++++ Recorded information ++++

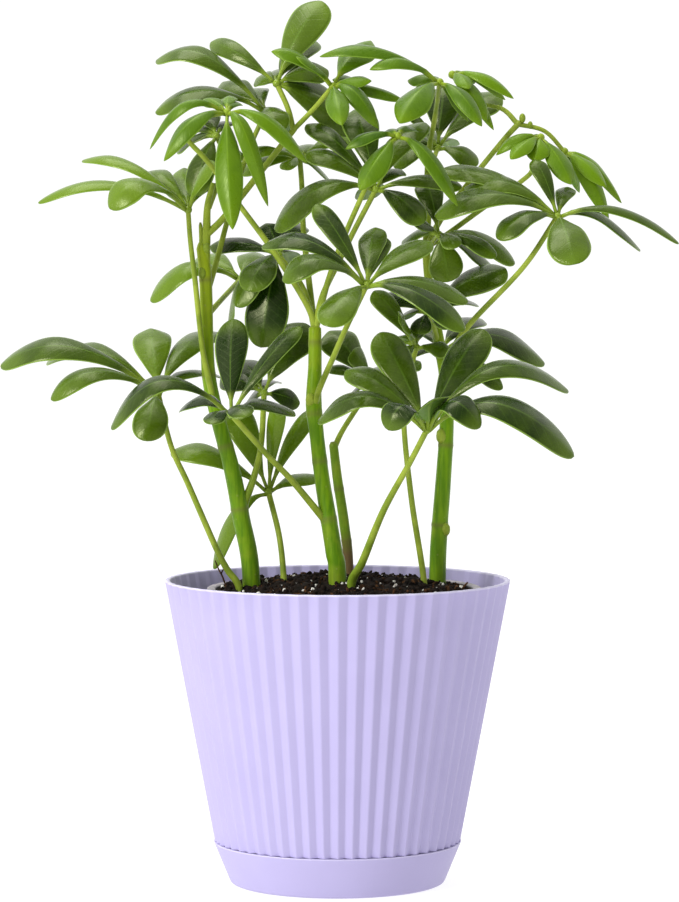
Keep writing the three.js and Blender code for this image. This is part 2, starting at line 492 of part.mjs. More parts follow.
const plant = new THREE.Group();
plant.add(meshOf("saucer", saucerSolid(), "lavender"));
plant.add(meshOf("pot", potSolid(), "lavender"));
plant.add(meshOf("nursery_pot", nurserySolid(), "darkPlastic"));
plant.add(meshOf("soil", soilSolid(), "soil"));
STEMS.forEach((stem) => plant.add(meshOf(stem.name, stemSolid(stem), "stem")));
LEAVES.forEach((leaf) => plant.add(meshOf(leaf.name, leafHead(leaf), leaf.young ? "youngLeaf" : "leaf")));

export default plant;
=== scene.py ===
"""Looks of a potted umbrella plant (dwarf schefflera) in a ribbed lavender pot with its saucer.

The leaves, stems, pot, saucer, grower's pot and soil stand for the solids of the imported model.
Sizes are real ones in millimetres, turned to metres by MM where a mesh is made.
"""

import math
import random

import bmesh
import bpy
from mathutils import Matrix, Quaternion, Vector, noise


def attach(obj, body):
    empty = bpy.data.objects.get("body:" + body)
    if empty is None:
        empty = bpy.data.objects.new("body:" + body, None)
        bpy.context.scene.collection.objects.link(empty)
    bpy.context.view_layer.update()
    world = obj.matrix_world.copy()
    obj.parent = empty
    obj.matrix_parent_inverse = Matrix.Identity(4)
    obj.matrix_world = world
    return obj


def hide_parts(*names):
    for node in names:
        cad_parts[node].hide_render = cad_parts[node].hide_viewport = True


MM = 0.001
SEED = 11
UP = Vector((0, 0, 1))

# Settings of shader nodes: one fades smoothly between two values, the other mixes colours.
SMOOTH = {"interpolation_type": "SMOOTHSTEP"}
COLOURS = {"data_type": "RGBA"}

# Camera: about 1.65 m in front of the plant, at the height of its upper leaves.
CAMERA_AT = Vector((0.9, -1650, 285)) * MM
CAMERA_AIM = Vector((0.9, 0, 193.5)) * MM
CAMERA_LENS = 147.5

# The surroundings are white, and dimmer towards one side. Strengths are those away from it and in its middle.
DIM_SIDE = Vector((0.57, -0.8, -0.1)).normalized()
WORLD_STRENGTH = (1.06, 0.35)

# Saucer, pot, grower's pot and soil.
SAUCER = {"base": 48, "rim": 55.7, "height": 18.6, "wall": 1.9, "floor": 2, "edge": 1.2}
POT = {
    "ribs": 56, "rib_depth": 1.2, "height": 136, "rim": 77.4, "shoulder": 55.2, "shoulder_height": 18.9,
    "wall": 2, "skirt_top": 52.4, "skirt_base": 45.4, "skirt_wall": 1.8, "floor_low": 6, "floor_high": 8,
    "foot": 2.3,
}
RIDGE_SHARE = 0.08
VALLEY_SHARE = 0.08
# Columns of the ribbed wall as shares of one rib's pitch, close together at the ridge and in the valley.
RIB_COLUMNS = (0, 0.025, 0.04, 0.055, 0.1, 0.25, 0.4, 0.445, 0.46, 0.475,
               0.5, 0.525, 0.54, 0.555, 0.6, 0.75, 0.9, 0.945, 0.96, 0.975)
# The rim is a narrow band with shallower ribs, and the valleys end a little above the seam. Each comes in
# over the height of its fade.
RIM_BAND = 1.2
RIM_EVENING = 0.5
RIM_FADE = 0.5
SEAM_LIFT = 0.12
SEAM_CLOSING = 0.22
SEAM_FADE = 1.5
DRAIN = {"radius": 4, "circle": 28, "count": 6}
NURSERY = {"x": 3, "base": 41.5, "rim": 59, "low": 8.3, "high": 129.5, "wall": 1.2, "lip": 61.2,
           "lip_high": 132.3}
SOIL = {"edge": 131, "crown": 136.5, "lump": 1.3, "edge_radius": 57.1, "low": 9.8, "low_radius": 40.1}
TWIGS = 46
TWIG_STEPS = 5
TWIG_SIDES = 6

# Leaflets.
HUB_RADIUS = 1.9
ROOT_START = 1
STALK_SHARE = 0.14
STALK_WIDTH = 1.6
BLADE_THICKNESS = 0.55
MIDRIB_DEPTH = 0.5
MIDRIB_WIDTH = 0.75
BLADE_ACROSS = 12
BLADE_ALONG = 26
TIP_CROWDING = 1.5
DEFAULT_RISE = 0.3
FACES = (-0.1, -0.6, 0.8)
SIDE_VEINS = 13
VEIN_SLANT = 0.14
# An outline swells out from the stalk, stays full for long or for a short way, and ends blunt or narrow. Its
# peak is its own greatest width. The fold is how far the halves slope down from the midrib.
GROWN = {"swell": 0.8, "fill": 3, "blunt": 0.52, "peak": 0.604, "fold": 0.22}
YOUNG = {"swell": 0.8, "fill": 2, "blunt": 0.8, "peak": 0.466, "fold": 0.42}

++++

» Required work: Write out only the lines that run from the line containing "const plant = new THREE.Group();" through the line containing "WORLD_STRENGTH = (1.06, 0.35)", both included, exactly as they appear above.

» Worked answer:
const plant = new THREE.Group();
plant.add(meshOf("saucer", saucerSolid(), "lavender"));
plant.add(meshOf("pot", potSolid(), "lavender"));
plant.add(meshOf("nursery_pot", nurserySolid(), "darkPlastic"));
plant.add(meshOf("soil", soilSolid(), "soil"));
STEMS.forEach((stem) => plant.add(meshOf(stem.name, stemSolid(stem), "stem")));
LEAVES.forEach((leaf) => plant.add(meshOf(leaf.name, leafHead(leaf), leaf.young ? "youngLeaf" : "leaf")));

export default plant;
=== scene.py ===
"""Looks of a potted umbrella plant (dwarf schefflera) in a ribbed lavender pot with its saucer.

The leaves, stems, pot, saucer, grower's pot and soil stand for the solids of the imported model.
Sizes are real ones in millimetres, turned to metres by MM where a mesh is made.
"""

import math
import random

import bmesh
import bpy
from mathutils import Matrix, Quaternion, Vector, noise


def attach(obj, body):
    empty = bpy.data.objects.get("body:" + body)
    if empty is None:
        empty = bpy.data.objects.new("body:" + body, None)
        bpy.context.scene.collection.objects.link(empty)
    bpy.context.view_layer.update()
    world = obj.matrix_world.copy()
    obj.parent = empty
    obj.matrix_parent_inverse = Matrix.Identity(4)
    obj.matrix_world = world
    return obj


def hide_parts(*names):
    for node in names:
        cad_parts[node].hide_render = cad_parts[node].hide_viewport = True


MM = 0.001
SEED = 11
UP = Vector((0, 0, 1))

# Settings of shader nodes: one fades smoothly between two values, the other mixes colours.
SMOOTH = {"interpolation_type": "SMOOTHSTEP"}
COLOURS = {"data_type": "RGBA"}

# Camera: about 1.65 m in front of the plant, at the height of its upper leaves.
CAMERA_AT = Vector((0.9, -1650, 285)) * MM
CAMERA_AIM = Vector((0.9, 0, 193.5)) * MM
CAMERA_LENS = 147.5

# The surroundings are white, and dimmer towards one side. Strengths are those away from it and in its middle.
DIM_SIDE = Vector((0.57, -0.8, -0.1)).normalized()
WORLD_STRENGTH = (1.06, 0.35)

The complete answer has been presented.